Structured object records
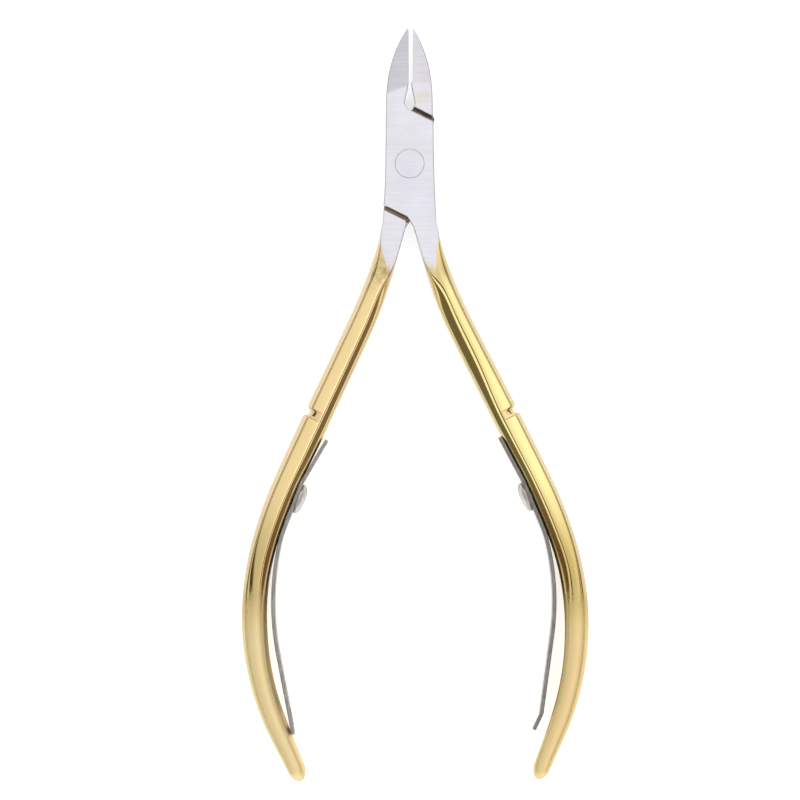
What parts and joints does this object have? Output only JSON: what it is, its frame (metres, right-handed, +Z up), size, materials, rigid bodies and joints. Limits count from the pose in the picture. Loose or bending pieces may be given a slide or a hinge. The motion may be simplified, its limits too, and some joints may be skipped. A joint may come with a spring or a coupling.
{
  "type": "cuticle nipper",
  "caption": "Lap-jointed cuticle nipper with tapered cutting jaws, curved plated handles and a screwed-on leaf spring inside each handle, unhooked.",
  "frame": {"origin": "on the rivet's axis, at the back face of the joint that the nipper lies on", "axes": "+Y towards the jaw tips, +X towards the right handle, +Z up from the back face to the front face"},
  "size_m": [0.0486, 0.1052, 0.0052],
  "materials": {
    "half": "forged stainless steel: cross-ground bare jaws and joint, gold-plated and polished handles",
    "rivet": "ground flush with the joint",
    "leaf_spring": "satin spring steel",
    "spring_screw": "bright turned steel"
  },
  "bodies": {
    "rear": {"rear_half": "half", "joint_rivet": "rivet", "left_spring_root": "leaf_spring", "left_spring_screw": "spring_screw"},
    "front": {"front_half": "half", "right_spring_root": "leaf_spring", "right_spring_screw": "spring_screw"},
    "left_blade": {"left_spring_blade": "leaf_spring"},
    "right_blade": {"right_spring_blade": "leaf_spring"}
  },
  "joints": [
    {"name": "jaw_pivot", "type": "hinge", "parent": "rear", "child": "front", "pos_m": [0, 0, 0.0026], "axis": [0, 0, 1], "range_deg": [-1.6, 25]},
    {"name": "left_spring_flex", "type": "hinge", "parent": "rear", "child": "left_blade", "pos_m": [-0.01796, -0.05221, 0.0026], "axis": [0, 0, 1], "range_deg": [0, 29], "stiffness_Nm_per_rad": 0.5},
    {"name": "right_spring_flex", "type": "hinge", "parent": "front", "child": "right_blade", "pos_m": [0.01898, -0.05182, 0.0026], "axis": [0, 0, -1], "range_deg": [-2, 29], "stiffness_Nm_per_rad": 0.5}
  ]
}
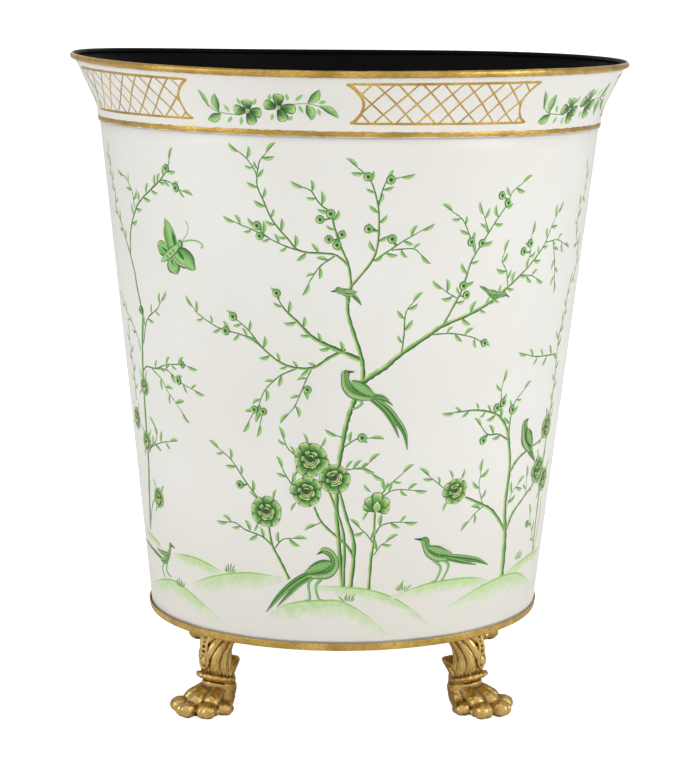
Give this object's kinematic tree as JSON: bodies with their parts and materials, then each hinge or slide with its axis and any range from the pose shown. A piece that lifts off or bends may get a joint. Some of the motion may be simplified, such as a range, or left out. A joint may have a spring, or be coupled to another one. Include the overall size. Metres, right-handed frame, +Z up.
{
  "type": "footed planter",
  "caption": "Tapered painted metal planter with a flared, wired rim, a shallow base pan and cast paw feet; holds a plant pot or serves as a bin.",
  "frame": {"origin": "on the floor under the middle of the base pan, midway between the soles of the feet", "axes": "+Z up; -Y towards the front that faces the viewer; +X to the viewer's right, the way the body leans slightly"},
  "size_m": [0.3634, 0.3636, 0.4206],
  "materials": {
    "ivory_enamel": "satin off-white enamel, painted by hand with a garden pattern",
    "gold_paint": "brushed-on gold paint, uneven at its edges",
    "gilt_brass": "gilt casting with dark brown left in the recesses",
    "black_paint": "satin black paint inside"
  },
  "bodies": {
    "root": {"body_shell": "ivory_enamel", "flared_collar": "ivory_enamel", "rim_wire": "gold_paint", "base_pan": "gold_paint", "foot_bolts": "black_paint", "paw_foot_front_left": "gilt_brass", "paw_foot_front_right": "gilt_brass", "paw_foot_rear_right": "gilt_brass", "paw_foot_rear_left": "gilt_brass"}
  },
  "joints": []
}
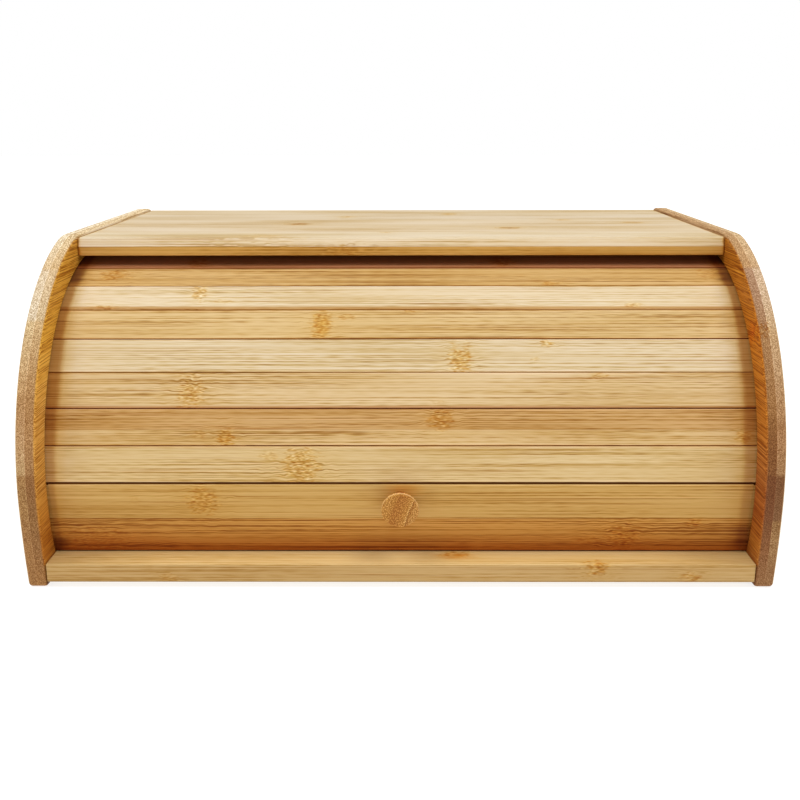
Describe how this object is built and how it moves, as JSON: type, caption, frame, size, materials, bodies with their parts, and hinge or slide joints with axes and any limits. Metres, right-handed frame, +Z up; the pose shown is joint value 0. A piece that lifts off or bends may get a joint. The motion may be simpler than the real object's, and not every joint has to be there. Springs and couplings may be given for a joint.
{
  "type": "roll-top bread box",
  "caption": "Low wooden bread box with curved side boards and a slatted roll-up front that slides back under the top board, pulled by a round knob on its wide lead rail.",
  "frame": {"origin": "middle of the box's footprint, on the surface it stands on", "axes": "+X along the width, to the right when facing the front; -Y towards the front with the slatted shutter; +Z up"},
  "size_m": [0.4, 0.286, 0.177],
  "materials": {
    "side_bamboo": "satin",
    "base_bamboo": "satin",
    "top_bamboo": "satin",
    "back_bamboo": "satin",
    "slat_light": "satin",
    "slat_mid": "satin",
    "slat_dark": "satin",
    "rail_bamboo": "satin",
    "knob_bamboo": "satin",
    "dowel_wood": "matte",
    "canvas": "matte",
    "steel": "satin"
  },
  "bodies": {
    "case": {"side_panel_left": "side_bamboo", "side_panel_right": "side_bamboo", "base_board": "base_bamboo", "top_panel": "top_bamboo", "back_panel": "back_bamboo", "dowels_left": "dowel_wood", "dowels_right": "dowel_wood"},
    "shutter": {"slat_01": "slat_mid", "slat_02": "slat_dark", "slat_03": "slat_mid", "slat_04": "slat_light", "slat_05": "slat_mid", "slat_06": "slat_light", "slat_07": "slat_mid", "slat_08": "slat_mid", "slat_09": "slat_mid", "lead_rail": "rail_bamboo", "canvas_backing": "canvas", "knob": "knob_bamboo", "knob_screw": "steel", "knob_washer": "steel"}
  },
  "joints": [
    {"name": "shutter_roll", "type": "hinge", "parent": "case", "child": "shutter", "pos_m": [0, -0.0087, 0.0455], "axis": [-1, 0, 0], "range_deg": [0, 68]}
  ]
}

**Requirement:** Take the material above and return all of it exactly.

**Reply to the task:**
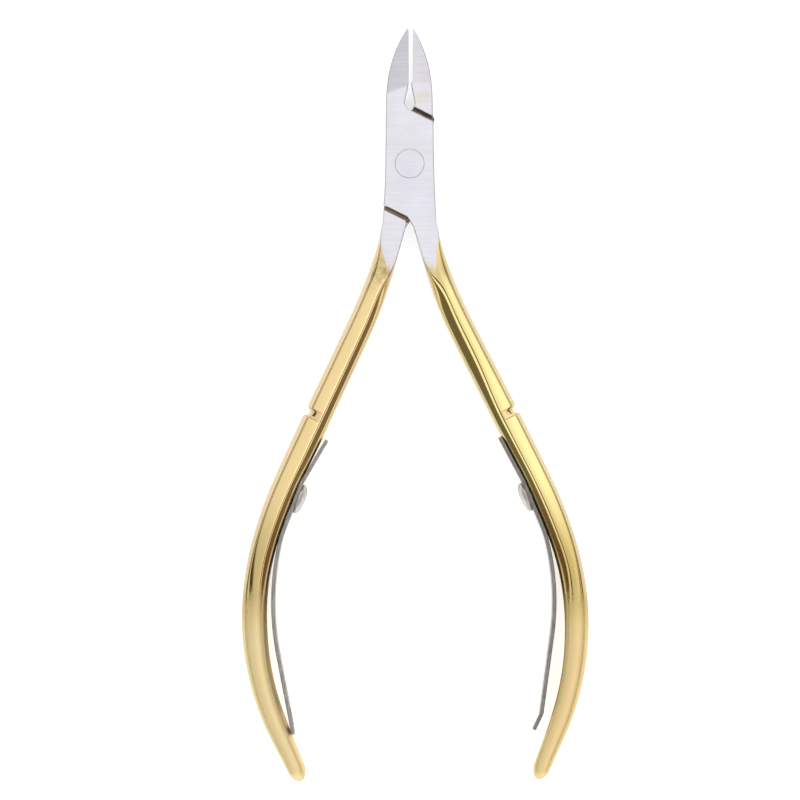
What parts and joints does this object have? Output only JSON: what it is, its frame (metres, right-handed, +Z up), size, materials, rigid bodies and joints. Limits count from the pose in the picture. Loose or bending pieces may be given a slide or a hinge. The motion may be simplified, its limits too, and some joints may be skipped. A joint may come with a spring or a coupling.
{
  "type": "cuticle nipper",
  "caption": "Lap-jointed cuticle nipper with tapered cutting jaws, curved plated handles and a screwed-on leaf spring inside each handle, unhooked.",
  "frame": {"origin": "on the rivet's axis, at the back face of the joint that the nipper lies on", "axes": "+Y towards the jaw tips, +X towards the right handle, +Z up from the back face to the front face"},
  "size_m": [0.0486, 0.1052, 0.0052],
  "materials": {
    "half": "forged stainless steel: cross-ground bare jaws and joint, gold-plated and polished handles",
    "rivet": "ground flush with the joint",
    "leaf_spring": "satin spring steel",
    "spring_screw": "bright turned steel"
  },
  "bodies": {
    "rear": {"rear_half": "half", "joint_rivet": "rivet", "left_spring_root": "leaf_spring", "left_spring_screw": "spring_screw"},
    "front": {"front_half": "half", "right_spring_root": "leaf_spring", "right_spring_screw": "spring_screw"},
    "left_blade": {"left_spring_blade": "leaf_spring"},
    "right_blade": {"right_spring_blade": "leaf_spring"}
  },
  "joints": [
    {"name": "jaw_pivot", "type": "hinge", "parent": "rear", "child": "front", "pos_m": [0, 0, 0.0026], "axis": [0, 0, 1], "range_deg": [-1.6, 25]},
    {"name": "left_spring_flex", "type": "hinge", "parent": "rear", "child": "left_blade", "pos_m": [-0.01796, -0.05221, 0.0026], "axis": [0, 0, 1], "range_deg": [0, 29], "stiffness_Nm_per_rad": 0.5},
    {"name": "right_spring_flex", "type": "hinge", "parent": "front", "child": "right_blade", "pos_m": [0.01898, -0.05182, 0.0026], "axis": [0, 0, -1], "range_deg": [-2, 29], "stiffness_Nm_per_rad": 0.5}
  ]
}
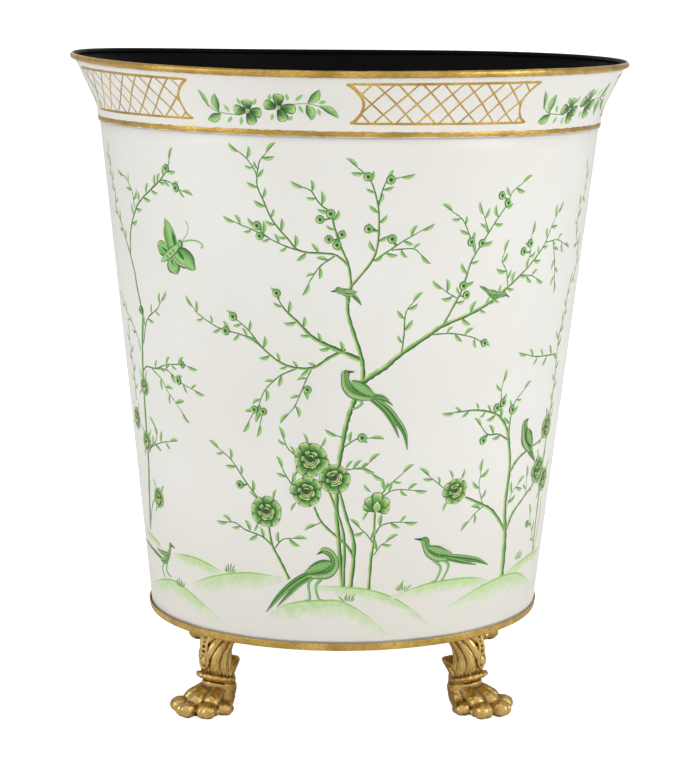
Give this object's kinematic tree as JSON: bodies with their parts and materials, then each hinge or slide with its axis and any range from the pose shown. A piece that lifts off or bends may get a joint. Some of the motion may be simplified, such as a range, or left out. A joint may have a spring, or be coupled to another one. Include the overall size. Metres, right-handed frame, +Z up.
{
  "type": "footed planter",
  "caption": "Tapered painted metal planter with a flared, wired rim, a shallow base pan and cast paw feet; holds a plant pot or serves as a bin.",
  "frame": {"origin": "on the floor under the middle of the base pan, midway between the soles of the feet", "axes": "+Z up; -Y towards the front that faces the viewer; +X to the viewer's right, the way the body leans slightly"},
  "size_m": [0.3634, 0.3636, 0.4206],
  "materials": {
    "ivory_enamel": "satin off-white enamel, painted by hand with a garden pattern",
    "gold_paint": "brushed-on gold paint, uneven at its edges",
    "gilt_brass": "gilt casting with dark brown left in the recesses",
    "black_paint": "satin black paint inside"
  },
  "bodies": {
    "root": {"body_shell": "ivory_enamel", "flared_collar": "ivory_enamel", "rim_wire": "gold_paint", "base_pan": "gold_paint", "foot_bolts": "black_paint", "paw_foot_front_left": "gilt_brass", "paw_foot_front_right": "gilt_brass", "paw_foot_rear_right": "gilt_brass", "paw_foot_rear_left": "gilt_brass"}
  },
  "joints": []
}
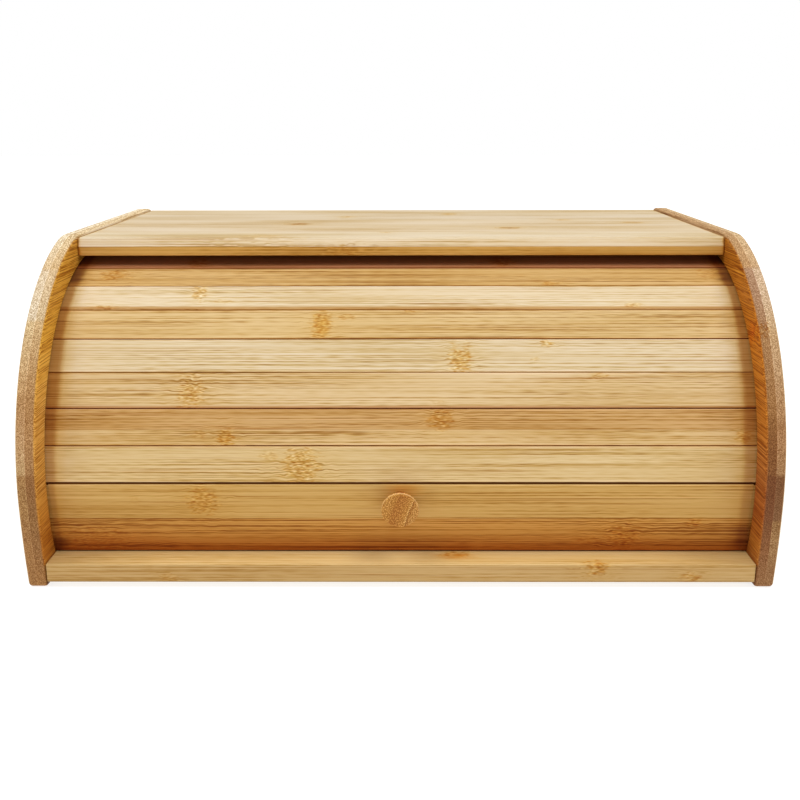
Describe how this object is built and how it moves, as JSON: type, caption, frame, size, materials, bodies with their parts, and hinge or slide joints with axes and any limits. Metres, right-handed frame, +Z up; the pose shown is joint value 0. A piece that lifts off or bends may get a joint. The motion may be simpler than the real object's, and not every joint has to be there. Springs and couplings may be given for a joint.
{
  "type": "roll-top bread box",
  "caption": "Low wooden bread box with curved side boards and a slatted roll-up front that slides back under the top board, pulled by a round knob on its wide lead rail.",
  "frame": {"origin": "middle of the box's footprint, on the surface it stands on", "axes": "+X along the width, to the right when facing the front; -Y towards the front with the slatted shutter; +Z up"},
  "size_m": [0.4, 0.286, 0.177],
  "materials": {
    "side_bamboo": "satin",
    "base_bamboo": "satin",
    "top_bamboo": "satin",
    "back_bamboo": "satin",
    "slat_light": "satin",
    "slat_mid": "satin",
    "slat_dark": "satin",
    "rail_bamboo": "satin",
    "knob_bamboo": "satin",
    "dowel_wood": "matte",
    "canvas": "matte",
    "steel": "satin"
  },
  "bodies": {
    "case": {"side_panel_left": "side_bamboo", "side_panel_right": "side_bamboo", "base_board": "base_bamboo", "top_panel": "top_bamboo", "back_panel": "back_bamboo", "dowels_left": "dowel_wood", "dowels_right": "dowel_wood"},
    "shutter": {"slat_01": "slat_mid", "slat_02": "slat_dark", "slat_03": "slat_mid", "slat_04": "slat_light", "slat_05": "slat_mid", "slat_06": "slat_light", "slat_07": "slat_mid", "slat_08": "slat_mid", "slat_09": "slat_mid", "lead_rail": "rail_bamboo", "canvas_backing": "canvas", "knob": "knob_bamboo", "knob_screw": "steel", "knob_washer": "steel"}
  },
  "joints": [
    {"name": "shutter_roll", "type": "hinge", "parent": "case", "child": "shutter", "pos_m": [0, -0.0087, 0.0455], "axis": [-1, 0, 0], "range_deg": [0, 68]}
  ]
}